Crawl spaces beneath Water Mill estate homes are particularly vulnerable because of their size and the below-grade humidity exposure from the area’s water table and proximity to Mecox Bay and the surrounding pond system. If your property uses a dehumidifier in the crawl space, it’s worth confirming that it was functioning and draining properly throughout the winter — a failed dehumidifier in an unmonitored crawl space is one of the most common causes of significant mold growth we encounter on South Fork properties. A professional inspection is the only reliable way to assess what’s actually there.

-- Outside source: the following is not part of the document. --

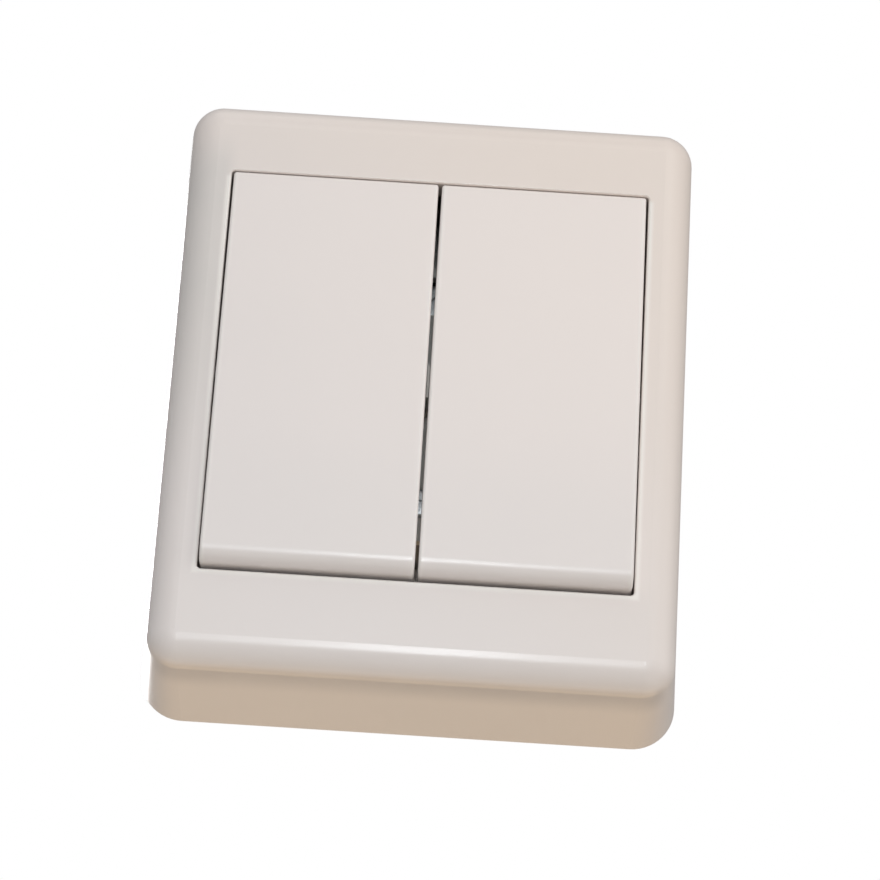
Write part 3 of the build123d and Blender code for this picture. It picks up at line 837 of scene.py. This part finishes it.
def put_screws(name, node, places, shank_radius, pitch, head_radius, head):
    """Screws from the tips to the heads' tops of the CAD's screws, which they replace."""
    lowest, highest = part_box(node)
    tip, top = highest[1], lowest[1]
    screws = made(
        screw_recipe,
        name,
        [(x, tip, z) for x, z in places],
        steel_finish,
        Shank_Radius=shank_radius,
        Length=tip - top - head,
        Pitch=pitch,
        Thread=pitch * 0.4,
        Head_Radius=head_radius,
        Head=head,
        Slot=slot_width,
    )
    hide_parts(node)
    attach(screws, "switch_base")


lid_places = [(-0.013, 0.0187), (0.013, 0.0187), (0.0, -0.0163)]
lid_screw = {"shank_radius": 0.001, "pitch": 0.0008, "head_radius": 0.0022, "head": 0.0014}
put_screws("lid_threaded_screws", "lid_screws", lid_places, **lid_screw)

ear_places = [(side * 0.0305, opening_rise + rise * 0.014) for side in (-1, 1) for rise in (-1, 1)]
ear_screw = {"shank_radius": 0.00125, "pitch": 0.001, "head_radius": 0.0028, "head": 0.002}
put_screws("housing_threaded_screws", "housing_screws", ear_places, **ear_screw)

clamp_screw = {"shank_radius": 0.0017, "pitch": 0.0007, "head_radius": 0.0029, "head": 0.0018}
for terminal in ("common", "left", "right"):
    node = f"{terminal}_clamp_screw"
    x_place, _, z_place = middle_of(node)
    put_screws(f"{terminal}_terminal_screw", node, [(x_place, z_place)], **clamp_screw)

# %% [markdown]
# ## Marks of the ejector pins
#
# When the mould opens, pins push the back plate off it, one in each shallow pocket of the back.
# Each leaves a disc with a fine raised rim, a tenth of a millimetre high. Nobody sees them on
# the wall, but anyone who turns the switch over does. A disc lifted towards its rim, put at
# every pocket, is enough; cutting them into the CAD would cost far more and show no more.

# %% Recipe and places of the pin marks
mark_sizes = ["Radius", "Rim"]
mark_recipe = Recipe("pin_mark", mark_sizes)
mark_radius, rim = map(mark_recipe.size, mark_sizes)
disc_values = {"Vertices": 48, "Fill Segments": 10, "Radius": mark_radius, "Depth": rim * 2.0}
disc = mark_recipe.add("GeometryNodeMeshCylinder", {"fill_type": "TRIANGLE_FAN"}, disc_values)
x, y, z = mark_recipe.point()
out = (x * x + y * y).power(0.5) / mark_radius
sunk = out.rise(0.95, 0.8) * z.rise(0.0, 0.00001)
disc = mark_recipe.moved(disc, x, y, z - sunk * rim * 0.8)
mark_recipe.close(disc, -math.pi / 2, 0.0)

pin_radius = 0.0024
pin_rim = 0.00012
pocket_floor = -0.0009
columns = (-0.027, -0.009, 0.009, 0.027)
rows = (-0.036, -0.0205, 0.0205, 0.036)
pockets = [(x, z) for x in columns for z in rows if z != rows[0] or abs(x) > 0.012]
marks = made(
    mark_recipe,
    "ejector_pin_marks",
    [(x, pocket_floor, z) for x, z in pockets],
    base_finish,
    Radius=pin_radius,
    Rim=pin_rim,
)
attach(marks, "switch_base")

Mold removal is one step inside a larger process. Remediation is the whole thing. When a company talks about “removing” mold, they’re describing the physical act of taking out contaminated materials — drywall, insulation, framing. That’s necessary, but it’s not sufficient on its own. If the moisture source that caused the mold isn’t identified and corrected, new mold growth will follow the same path. If the area isn’t properly contained during removal, spores spread to unaffected areas of the home. If the space isn’t treated with EPA-registered antimicrobials and dried to confirmed safe moisture levels, residual contamination remains.

True mold remediation — the kind that holds up in a real estate transaction, satisfies an insurance adjuster, and actually protects your family — includes assessment, source correction, containment, physical removal, antimicrobial treatment, structural drying, and post-remediation air quality verification. That’s the process we follow on every job in Water Mill, and the clearance report at the end is what separates a completed remediation from a company’s word that the job is done.